Nailing the Admission Interview

10 Steps to Nailing the Interview

1. Know your application. Your interviewer will know your application cold – every bullet point of your resume and every sentence of your essays – so you should too. Review your application thoroughly before you interview and be prepared to talk about any piece of it – from the obscure club you joined your freshman year of college to the golf handicap you listed under “personal interests” on your resume.

2. Practice, practice, practice. You’ll never be able to prepare for every possible interview question, but there are certainly a few you should practice answers to. More importantly, practicing will help you project confidence and feel comfortable come interview day, and that will go a long way in communicating your strength as a candidate.

3. Prepare good anecdotes. You’ll almost surely get a “tell-me-about-a-time-when” question at some point during your interview. Even if you don’t, having thought through a few anecdotes about a time you worked on a team, overcame an obstacle, or failed at a task will ensure you have an arsenal of material to fall back on.

4. Plan interview day logistics carefully. Showing up late, getting lost, forgetting to bring a pen or paper – all easily avoidable sources of embarrassment and stress if you plan the logistics of your interview day carefully. Create a checklist well in advance, tour the campus early or check out a map, and make sure you arrive with plenty of time before you’re scheduled to start.

5. Bring the right materials. Come prepared with a copy of your application, some blank paper, and a pen to take notes if appropriate. It will demonstrate your preparedness and make you feel more confident in the process.

6. Treat everyone you meet with kindness. A negative report from a receptionist, a current student, or a professor can kill your application quickly. It doesn’t matter whom you meet or in what capacity, always present your best face, be courteous, and be professional.

7. Dress professionally for the interview.

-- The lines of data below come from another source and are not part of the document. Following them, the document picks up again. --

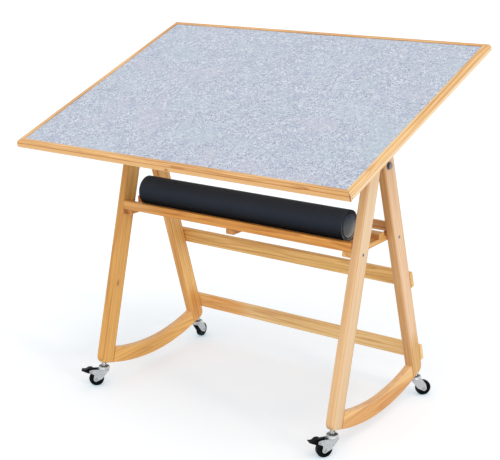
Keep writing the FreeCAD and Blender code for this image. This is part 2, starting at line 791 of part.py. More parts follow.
def quadrant(side):
    """A steel fan fixed to the board, with a slot centred on the pivot."""
    name = "tilt_quadrant_" + SIDE_NAMES[side]
    made = body(name + "_body", "%s * %s" % (
        BOARD, at((plate_face - S["quadrant_thick"] / 2) * side, 0, 0)))
    middle = 180 - S["slot_middle_angle"]
    slot_first = middle - S["slot_half_angle"]
    slot_last = middle + S["slot_half_angle"]
    first = slot_first - S["fan_extra_angle"]
    last = slot_last + S["fan_extra_angle"]
    rim = S["clamp_radius"] + S["quadrant_margin"]
    boss = S["quadrant_boss"]
    drawing = sketch(made, "YZ_Plane")
    hub = (ZERO, ZERO)
    draw(drawing, [
        point(*polar(rim, first)),
        point(*polar(rim, last), polar(rim, middle), hub),
        point(boss, 0),
        point(-boss, 0, (ZERO, boss), hub),
    ])
    pad(made, drawing, S["quadrant_thick"])
    slot = sketch(made, "YZ_Plane")
    half_slot = S["slot_width"] / 2
    radius = S["clamp_radius"]
    inner = radius - half_slot
    outer = radius + half_slot
    cap_turn = half_slot / radius * (180 / math.pi)
    draw(slot, [
        point(*polar(inner, slot_first), polar(inner, middle), hub),
        point(*polar(outer, slot_first), polar(radius, slot_first - cap_turn),
              polar(radius, slot_first)),
        point(*polar(outer, slot_last), polar(outer, middle), hub),
        point(*polar(inner, slot_last), polar(radius, slot_last + cap_turn),
              polar(radius, slot_last)),
    ])
    pocket(made, slot)
    return name, made


def knob(side):
    """A lobed hand knob on the inner end of the clamp bolt."""
    name = "tilt_knob_" + SIDE_NAMES[side]
    face = S["leg_thick"] + S["plate_gap"] * 2 + S["quadrant_thick"] + S["washer_thick"]
    made = body(name + "_body", clamp_place(side, -face))
    drawing = sketch(made, "XY_Plane")
    wide = S["knob_diameter"] / 2
    circle(drawing, 0, 0, S["knob_diameter"])
    grip = pad(made, drawing, S["knob_thick"], both=False)
    lobes = sketch(made, "XY_Plane")
    for share in range(KNOB_LOBES):
        angle = size(360.0 * share / KNOB_LOBES)
        away = wide + S["knob_lobe"] / 3
        circle(lobes, away * cosine(angle), away * sine(angle), S["knob_lobe"])
    pocket(made, lobes)
    bore = sketch(made, "XY_Plane")
    circle(bore, 0, 0, S["bolt_diameter"] + 2 * S["bolt_gap"])
    pocket(made, bore)
    return keep(made, name)


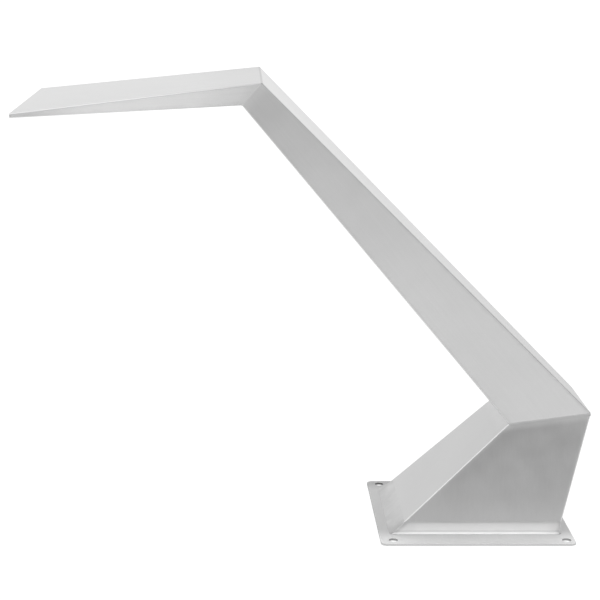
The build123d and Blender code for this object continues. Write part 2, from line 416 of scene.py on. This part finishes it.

Applying to a school for business requires attire to match. Dress in appropriate business wear, and consider bringing an extra outfit if you’re traveling from out of town in case something happens to the first.

8. Expect to be stonewalled. Your interviewers will be well practiced, and each one will have a different interview style. In general, though, expect your interviewer to be stoic during the actual interview, even after they greet you with warmth. Don’t be thrown if the interviewer doesn’t seem to be reacting much to your answers. It’s perfectly normal.

9. Ask smart questions. Depending on the interviewer, you may have the chance to ask one or two questions at the end. Don’t waste the opportunity; it’s a great chance to set yourself apart from other applicants. Avoid questions with answers that could be found online or that you could ask of just about anyone. Try to demonstrate the thought you’ve put into picking that school and the uniqueness you’ll bring to the program by asking something specific about your area of interest.

10. Follow up. Some MBA programs provide a formal process for following up after interviews. Take care to write thank you notes to your interviewer, any staff you met, or professors or students that you interacted with during your visit. If you don’t have the contact information for the people you met, send the thank you to the appropriate general office mailing address.

 

Our Experience – From the Founders

Kyle’s Interview Experience: Coming out of my interview, I was far from confident. I felt I stumbled on one question in particular — “What companies do you admire?” — and muddled my way through a few others — “How was your leadership experience as a Resident Assistant different or similar to other leadership experiences you’ve had?”. In hindsight, I was probably a harsher critic of myself than I needed to be.

There were undoubtedly some tough questions, though. At one point the interviewer just said, “Recommend something to me. Anything.” I don’t think I could have ever prepared for a question like that, but I managed to turn it into a great opportunity. I recommended a documentary that I had just seen and that happened to tie nicely to why I wanted to attend business school. In fact, when my interviewer called me a month later to offer me admission to HBS, she even mentioned that she went back and watched the documentary after my recommendation!

Still, if I had to go through the process again, I would have practiced the interview with a few friends or alumni before heading in for the real thing. I’m not sure there would have been any overlap in the questions, but it undoubtedly would have given me a little more confidence during the actual interview, and that would have been very welcomed.

Vincent’s Interview Experience: Most of my interviews went well. There really is no secret to doing well in your MBA admission interview: prepare hard. Before each interview I would read through my essays for that school multiple times to make sure that I was comfortable explaining every part of my application. I knew my resume in and out, and I also reviewed my online application (MBA programs often ask you short questions when you submit your application online). I was aware of what was happening in the world and of course in my professional field (if you haven’t done so, purchase a subscription to the WSJ and spend 30 to 60 minutes every day catching up with the news). I also read the local newspaper the morning of each of my interviews in case the conversation started with small talk about a recent local event.

During the interview, I tried to tie my various interests together; for example, I explained how playing American football taught me valuable lessons about leadership that I could apply when leading my team at work. I also tried to keep smiling, even when thrown a curve ball. Your admissions interview shouldn’t be torture. Yes, you’ll be tested, but if you have made it this far, YOU very likely own your destiny. If you prepare well enough, that spot is yours to take.